Required task: Emit the exact text of every line from the line with "lapped on to it" to the line with "before = set(bpy.data.objects)", both ends included. No other output is expected.

____

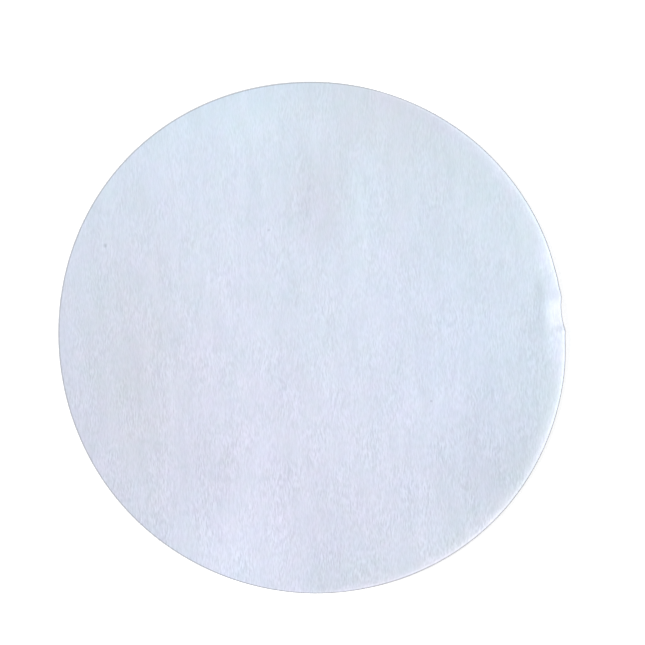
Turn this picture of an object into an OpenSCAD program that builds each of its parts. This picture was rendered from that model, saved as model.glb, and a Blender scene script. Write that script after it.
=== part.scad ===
// Filter paper disc: one round of filter paper, die cut from the sheet.
// It lies flat in the middle, its margin lifts in low waves, and on one side the rim curls up
// into a lip that a pinch has crimped. The origin is the centre of the flat underside, with +Z
// up and +X towards the crimped side. Lengths are in mm and angles in degrees, counter-clockwise
// from +X. Widths along the sheet are those of the paper itself, so where it turns up its
// outline draws in, as a bent sheet's does.

/* [Disc] */
// Greatest diameter of the round, laid flat
disc_d = 125; // [70:5:185]
// How far the four flatter sides fall short of the full round
flat_side_h = 0.4; // [0:0.05:0.6]
// Direction of one of the four flatter sides
flat_side_at = 4; // [0:1:89]
// Thickness of the paper
paper_t = 0.18; // [0.14:0.01:0.4]
// Bevel that the die's knife pressed into the upper edge of the cut
edge_bevel = 0.05; // [0.02:0.01:0.1]
// How far the upper edge of the cut overhangs the lower one
cut_lean = 0.06; // [0:0.01:0.1]

/* [Margin waves] */
// Width of the margin that can lift, between the flat middle and the rim
margin_w = 18; // [14:1:26]
// Height to which a wave lifts the rim
wave_h = 0.6; // [0:0.1:1.5]
// Direction of the middle one of the three crests
wave_at = 190; // [0:5:355]
// Angle from one crest to the next
wave_pitch = 100; // [60:5:115]

/* [Lip] */
// Width of the strip that curls up along the rim
lip_w = 8; // [5:0.5:12]
// Power by which the curl gathers towards the rim
lip_curl = 5; // [3:0.5:7]
// Slope of the lip at the rim
lip_turn = 40; // [0:2:50]
// Direction in which the middle of the lip lies
lip_at = -8; // [-180:2:180]
// Angle over which the lip runs, its faded ends included
lip_span = 190; // [100:5:300]
// Angle over which each end of the lip fades out
lip_fade = 30; // [10:5:50]

/* [Crimp] */
// Direction of the crimp's middle
crimp_at = 6.3; // [-180:0.1:180]
// Angle from the crimp's middle to where it ends
crimp_half_span = 4; // [3:0.1:9]
// Angle over which each side of the crimp rises
crimp_side = 2; // [1.5:0.1:5]
// Distance from the rim in to the crimp's crease
crimp_w = 5; // [3:0.1:9]
// Width over which the sheet bends at a crease
crease_w = 2.3; // [1:0.1:3]
// Slope that the crimp adds outside its crease
crimp_turn = 14.5; // [0:0.5:30]
// Part of the lip's curl that is pressed out at the crimp
flattening = 0.75; // [0:0.05:1]
// Angle from the crimp's middle to the middle of the stretch where the curl is pressed out
flat_from_crimp = 0.9; // [-3:0.1:3]
// Angle from the middle of that stretch to where it ends
flat_half_span = 5.9; // [4:0.1:9]
// Angle over which the pressing out fades in on each side of it
flat_fade = 3; // [1.5:0.1:4]

/* [Swell] */
// Direction in which the margin round the crimp lifts most
swell_at = 2; // [-180:1:180]
// Angle over which the swell dies away, clockwise
swell_near_side = 10; // [6:1:30]
// Angle over which the swell dies away, counter-clockwise
swell_far_side = 31; // [10:1:50]
// Width of the strip that the swell lifts
swell_w = 6.1; // [4:0.1:10]
// Slope of the swell
swell_turn = 6.5; // [0:0.5:12]
// Height to which the whole width of the margin lifts there
swell_h = 0.45; // [0:0.05:1]

/* [Hollow] */
// Angle from the crimp's middle to the middle of the hollow beside it
hollow_from_crimp = 5.7; // [-20:0.1:20]
// Angle over which the hollow dies away on each side
hollow_half_span = 5.5; // [4:0.5:15]
// Distance from the rim in to the middle of the hollow's falling side
hollow_in = 4.9; // [4:0.1:9]
// Distance over which that side dies away, inwards and outwards
hollow_half_w = 1.7; // [1:0.1:3]
// Slope by which it falls
hollow_turn = 9; // [0:1:12]

/* [Buckle] */
// Angle from the crimp's middle to the middle of the shallow buckle beside it
buckle_from_crimp = 10.7; // [8:0.1:30]
// Angle over which the buckle dies away on each side
buckle_half_span = 6.5; // [4:0.5:30]
// Width of the strip that the buckle lifts along the rim
buckle_w = 6; // [3:0.5:8]
// Slope that the buckle adds at the rim
buckle_turn = 5; // [0:1:15]

/* [Pull] */
// Distance by which the pinch pulled the rim in
pull_in = 0.4; // [0:0.05:1]
// Angle over which the pull dies away, clockwise of the crimp's middle
pull_near_side = 4; // [3.5:0.5:15]
// Angle over which the pull dies away, counter-clockwise
pull_far_side = 10; // [6:0.5:25]
// Width of the strip that is drawn in
pull_w = 12; // [8:1:14]

/* [Hidden] */

flat_r = disc_d / 2 - margin_w;  // radius within which the sheet lies flat
lap_w = 1;                       // the margin's ring reaches this far into the flat middle
rows = 14;                       // strips from the flat middle to the rim
row_crowding = 1.7;              // over 1 draws the strips closer together towards the rim
coarse_step = 3;                 // angle between sections
fine_cuts = 5;                   // parts into which a step is cut near the crimp

// Angle from direction b round to direction a, between -180 and 180
function swing(a, b) = a - b - 360 * round((a - b) / 360);

// A rounded hill: 1 at x = 0, falling to 0 at x = -1 and x = 1
function hill(x) = abs(x) < 1 ? (1 + cos(180 * x)) / 2 : 0;

// A rounded step: 0 up to x = 0, 1 from x = 1
function rise(x) = let(u = min(max(x, 0), 1)) u * u * (3 - 2 * u);

// A rounded hill about the direction at, with its own angle to die away on each side
function lopsided_hill(a, at, near_side, far_side) = let(off = swing(a, at))
    hill(off < 0 ? off / near_side : off / far_side);

// How strongly each form shows in direction a, from 0 to 1
function flat_side(a) = (1 + cos(4 * (a - flat_side_at))) / 2;
function wave(a) = let(off = swing(a, wave_at) / wave_pitch)
    abs(off) < 1.5 ? (1 + cos(360 * off)) / 2 : 0;
function crimp(a) = rise((crimp_half_span - abs(swing(a, crimp_at))) / crimp_side);
function flattened(a) = flattening
    * rise((flat_half_span - abs(swing(a, crimp_at + flat_from_crimp))) / flat_fade);
function lip(a) = (1 - flattened(a)) * rise((lip_span / 2 - abs(swing(a, lip_at))) / lip_fade);
function swell(a) = lopsided_hill(a, swell_at, swell_near_side, swell_far_side);
function hollow(a) = hill(swing(a, crimp_at + hollow_from_crimp) / hollow_half_span);
function buckle(a) = hill(swing(a, crimp_at + buckle_from_crimp) / buckle_half_span);
function pull(a) = lopsided_hill(a, crimp_at, pull_near_side, pull_far_side);

// Slope of the sheet in direction a, at the distance s from the flat middle
function slope(a, s) = let(to_rim = margin_w - s)
    atan(2 * (wave(a) * wave_h + swell(a) * swell_h) * s / (margin_w * margin_w))
    + lip(a) * lip_turn * pow(max(1 - to_rim / lip_w, 0), lip_curl)
    + swell(a) * swell_turn * rise((swell_w - to_rim) / crease_w)
    + crimp(a) * crimp_turn * rise((crimp_w - to_rim) / crease_w)
    - hollow(a) * hollow_turn * hill((to_rim - hollow_in) / hollow_half_w)
    + buckle(a) * buckle_turn * rise(1 - to_rim / buckle_w);

// Distance from the flat middle to the end of strip j, measured along the paper
function strip_end(j) = margin_w * (1 - pow(1 - j / rows, row_crowding));

// Step in radius and height across strip j, whose slope is taken at its middle
function strip_step(a, j) =
    let(s0 = strip_end(j - 1), s1 = strip_end(j), k = slope(a, (s0 + s1) / 2))
    (s1 - s0) * [cos(k), sin(k)];

// The underside's [radius, height] at the end of each strip in direction a, walked outwards
function walk(a) = [for (j = 0, p = [flat_r, 0]; j <= rows;
    j = j + 1, p = j > rows ? p : p + strip_step(a, j)) p];

// How much shorter than that the radius is at strip end j, for the flatter sides and the pull
function drawn_in(a, j) = (flat_side_h * flat_side(a) + pull_in * pull(a))
    * hill((margin_w - strip_end(j)) / pull_w);

function in_space(a, p) = [p[0] * cos(a), p[0] * sin(a), p[1]];
function unit(v) = v / norm(v);

// Directions of the sections round the disc, closer together from before the crimp to the end of
// the pull beside it
function cuts(a) = let(off = swing(a + coarse_step / 2, crimp_at))
    off > -crimp_half_span - coarse_step && off < pull_far_side + coarse_step ? fine_cuts : 1;
directions = [for (a = [0 : coarse_step : 360 - coarse_step])
    for (k = [0 : cuts(a) - 1]) a + k * coarse_step / cuts(a)];
sections = len(directions);

// The underside as a grid of points, one list for each direction
underside = [for (a = directions) let(path = walk(a))
    [for (j = [0 : rows]) in_space(a, path[j] - [drawn_in(a, j), 0])]];

// The underside's upward normal at strip end j of section i, from its neighbours
function normal_at(i, j) = j == 0 ? [0, 0, 1] :
    let(
        outwards = underside[i][min(j + 1, rows)] - underside[i][j - 1],
        along = underside[(i + 1) % sections][j] - underside[(i + sections - 1) % sections][j]
    )
    unit(cross(outwards, along));

// Outline of section i: out along the underside, up the cut edge, back along the upper face
function section_outline(i) =
    let(
        a = directions[i],
        normals = [for (j = [0 : rows]) normal_at(i, j)],
        rim = underside[i][rows],
        outwards = unit(rim - underside[i][rows - 1]),
        lap = in_space(a, [flat_r - lap_w, 0])
    )
    concat(
        [lap],
        [for (j = [0 : rows - 1]) underside[i][j]],
        [rim - cut_lean * outwards],
        [rim + (paper_t - edge_bevel) * normals[rows]],
        [rim + paper_t * normals[rows] - edge_bevel * outwards],
        [for (j = [rows - 1 : -1 : 0]) underside[i][j] + paper_t * normals[j]],
        [lap + [0, 0, paper_t]]
    );

// A closed ring of sections, skinned with triangles
module ring_of_sections(outlines) {
    n = len(outlines);
    m = len(outlines[0]);
    polyhedron(
        points = [for (outline = outlines) each outline],
        faces = [for (i = [0 : n - 1]) for (k = [0 : m - 1])
            let(
                here = i * m,
                next = (i + 1) % n * m,
                k2 = (k + 1) % m
            )
            each [[here + k, here + k2, next + k2], [here + k, next + k2, next + k]]],
        convexity = 8
    );
}

// The round of paper: a true flat middle, with the shaped margin lapped on to it
module filter_disc() {
    color("#DBE3F0") {
        cylinder(r = flat_r - lap_w / 2, h = paper_t, $fn = 180);
        ring_of_sections([for (i = [0 : sections - 1]) section_outline(i)]);
    }
}

filter_disc();
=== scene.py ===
"""Looks of a filter paper disc: the paper sheet with its fibres and cut edge, and its studio."""

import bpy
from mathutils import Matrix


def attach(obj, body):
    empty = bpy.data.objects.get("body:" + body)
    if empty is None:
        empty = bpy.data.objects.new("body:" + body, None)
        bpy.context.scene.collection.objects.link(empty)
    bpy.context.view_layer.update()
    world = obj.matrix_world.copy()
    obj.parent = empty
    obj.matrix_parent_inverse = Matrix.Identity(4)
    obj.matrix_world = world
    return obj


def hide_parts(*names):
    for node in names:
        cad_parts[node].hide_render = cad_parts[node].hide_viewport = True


bl_info = {
    "name": "Filter paper disc",
    "version": (1, 0, 0),
    "blender": (4, 5, 0),
    "location": "3D View > Sidebar > Filter paper",
    "description": "Models a round of filter paper, its finish and a plain studio",
    "category": "Add Mesh",
}

import math

import bpy
import numpy as np
from bpy.props import FloatProperty, FloatVectorProperty, IntProperty, PointerProperty
from mathutils import Matrix, Vector

MM = 0.001
CAD_NODE = "filter_disc"

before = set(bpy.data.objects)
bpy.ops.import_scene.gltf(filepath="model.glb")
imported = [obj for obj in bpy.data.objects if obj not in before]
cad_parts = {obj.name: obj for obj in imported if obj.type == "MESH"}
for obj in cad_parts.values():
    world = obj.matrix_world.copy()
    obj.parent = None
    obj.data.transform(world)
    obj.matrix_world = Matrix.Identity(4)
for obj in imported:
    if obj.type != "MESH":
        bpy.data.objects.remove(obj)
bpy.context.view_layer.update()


def length(name, description, default):
    """A length property in metres, shown in Blender's own unit."""
    return FloatProperty(
        name=name,
        description=description,
        default=default,
        min=0.0,
        precision=5,
        unit="LENGTH",
        subtype="DISTANCE",
    )


def angle(name, description, degrees):
    """An angle property, given in degrees and stored in radians."""
    return FloatProperty(
        name=name,
        description=description,
        default=math.radians(degrees),
        unit="ROTATION",
        subtype="ANGLE",
    )


def share(name, description, default, most=1.0):
    """A plain factor, from 0 to the most that it may be."""
    return FloatProperty(name=name, description=description, default=default, min=0.0, max=most)


def number(name, description, default, least):
    """A whole number, from the least that it may be."""
    return IntProperty(name=name, description=description, default=default, min=least)


def colour(name, description, rgb):
    """A scene-linear colour."""
    return FloatVectorProperty(
        name=name,
        description=description,
        default=rgb,
        size=3,
        subtype="COLOR",
        min=0.0,
        max=1.0,
    )


# ---------------------------------------------------------------- sizes and colours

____

Expected answer:
// The round of paper: a true flat middle, with the shaped margin lapped on to it
module filter_disc() {
    color("#DBE3F0") {
        cylinder(r = flat_r - lap_w / 2, h = paper_t, $fn = 180);
        ring_of_sections([for (i = [0 : sections - 1]) section_outline(i)]);
    }
}

filter_disc();
=== scene.py ===
"""Looks of a filter paper disc: the paper sheet with its fibres and cut edge, and its studio."""

import bpy
from mathutils import Matrix


def attach(obj, body):
    empty = bpy.data.objects.get("body:" + body)
    if empty is None:
        empty = bpy.data.objects.new("body:" + body, None)
        bpy.context.scene.collection.objects.link(empty)
    bpy.context.view_layer.update()
    world = obj.matrix_world.copy()
    obj.parent = empty
    obj.matrix_parent_inverse = Matrix.Identity(4)
    obj.matrix_world = world
    return obj


def hide_parts(*names):
    for node in names:
        cad_parts[node].hide_render = cad_parts[node].hide_viewport = True


bl_info = {
    "name": "Filter paper disc",
    "version": (1, 0, 0),
    "blender": (4, 5, 0),
    "location": "3D View > Sidebar > Filter paper",
    "description": "Models a round of filter paper, its finish and a plain studio",
    "category": "Add Mesh",
}

import math

import bpy
import numpy as np
from bpy.props import FloatProperty, FloatVectorProperty, IntProperty, PointerProperty
from mathutils import Matrix, Vector

MM = 0.001
CAD_NODE = "filter_disc"

before = set(bpy.data.objects)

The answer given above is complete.